Of course, JT’s stories were really the work of Laura Albert. She was fifteen years older than JT, married with a child, and had never even seen a truck stop. (“A Brooklyn housewife” was how one outlet referred to her when the story finally broke.) But it was a bit more complicated than that. Though JT had initially refused to show himself to the public, he started making appearances as his fame spun out of control. It turned out, later, that the person pretending to be the physical manifestation of JT LeRoy was in fact Laura Albert’s sister-in-law Savannah Knoop, a petite, pretty, boyish partner-in-crime who wound up doing a remarkable job channeling LeRoy’s voice. Albert, however, continued to be the one writing the stories and having the phone conversations, and in public, she would accompany “JT” as his close friend and manager Speedie, speaking with a somewhat ridiculous British accent. (It should be noted that New York magazine itself played a key part in the revelation of LeRoy’s true identity, with this 2005 article.)
The film includes a wealth of phone recordings, which are pure gold: LeRoy apparently had a very tender, long-running relationship with Billy Corgan (or “The Corganator,” as he calls himself), who turns out to have been thoroughly supportive even when the truth came out. Deadwood creator David Milch was also an admirer, and found out early about Albert’s true identity — and gave her a gig writing on his show. Courtney Love was also a frequent caller and confidante, and in what must be the film’s biggest laugh, we hear her interrupt a talk about redemption to snort some cocaine; “there’s a really small line of coke here and I don’t want to put you on hold,” she tells JT.
Even those familiar with the details of the JT LeRoy story probably don’t know all its many folds. Bedeviled by body image issues and an almost galactic sense of self-loathing, Albert wasn’t exactly the product of a happy youth. Abused as a young girl, she had been committed multiple times as a teen, eventually becoming a ward of the state and living in a group home. She’d also been calling suicide hotlines and crisis centers all her life, always posing as someone else. “It never occurred to me to call as myself,” she says in a recording made as a young girl. “What other response would there be other than, ‘You’re fat and ugly and disgusting and you deserve it’?” When JT eventually emerged out of her, Albert claims, he wasn’t just an identity and a voice, but a virtually autonomous persona living inside her. (Right down to his first name, Terminator, which Albert herself says she would never have chosen, “because it was a stupid name … But that was his name.”)

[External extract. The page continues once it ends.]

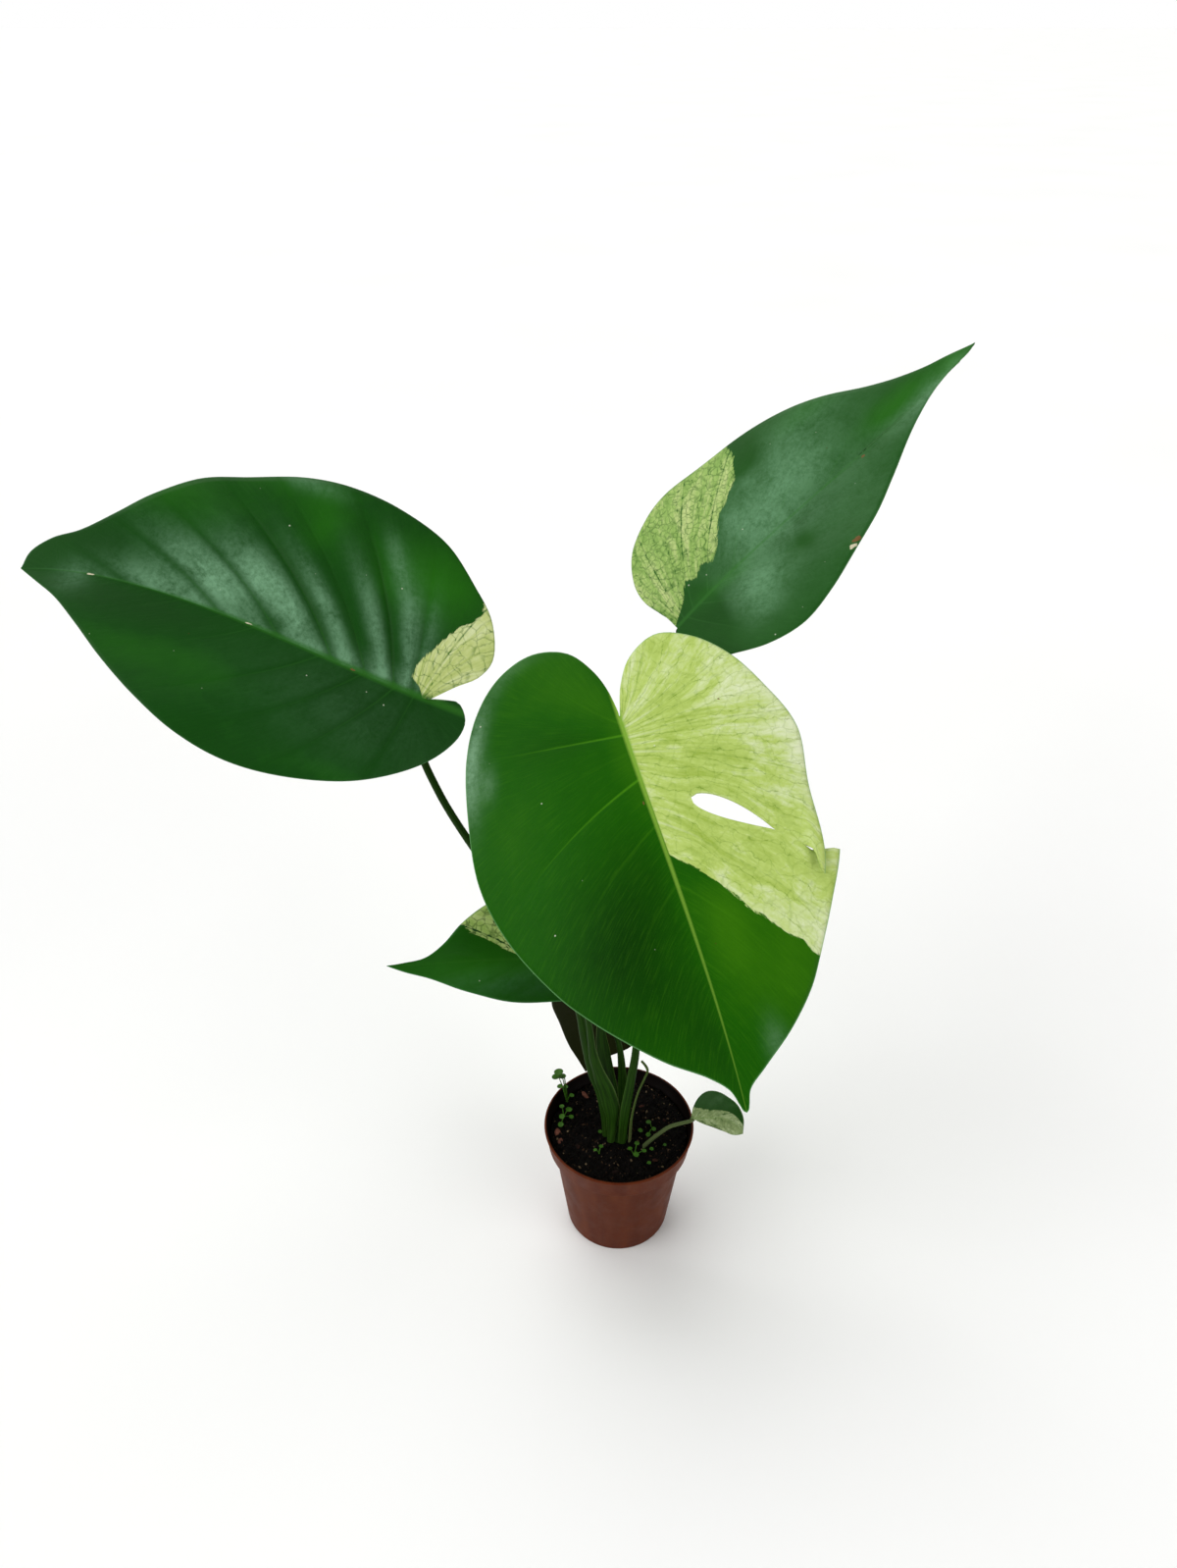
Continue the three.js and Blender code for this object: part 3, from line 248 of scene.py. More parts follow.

It’s a maze of identity: A girl who dreams of herself as a boy who dreams of himself as a girl, played by a girl pretending to be a boy, all overseen by the girl herself, playing another, different girl. But there’s a fascinating, timeless artistic question here, too. Albert wrote the stories (which, she points out, were always labeled as fiction). Albert adopted the voice. Albert created everything about JT LeRoy that drew people to JT LeRoy. Does the revelation that a physical entity named JT LeRoy didn’t actually experience those things in real life tangibly change the fiction on the page? And LeRoy wasn’t willed out of pure fancy, either. He emerged from a stew of influences — the troubled kids at Albert’s group home, the fuck-all creative destruction of punk, as well as the real-life author’s own encounter with childhood sexual abuse.
That Feuerzeig can navigate this hall of mirrors so cleanly and effectively is positively supernatural. We’re never bored or confused during Author. We get brief reenactments, animated interludes, home movies, glimpses from films both random and pertinent. But Author’s core, the thing that holds it all together, is twofold: Albert herself, interviewed on camera, talking in frank detail about her life and work; and those scrupulously recorded phone conversations, most of them as JT, with everybody from her shrinks and her publishers to (later) her celebrity friends and collaborators.
It’s an ingenious approach, for it takes the film out of the realm of exposé or straight journalism and essentially turns it into a poetically inflected conversation between Laura Albert and JT LeRoy — a kind of freewheeling meditation on the liminal self. The resulting film is wildly entertaining and informative, but also alive and ever-changing, provoking new questions at each turn. It’s the movie this crazy, endlessly fascinating story deserves.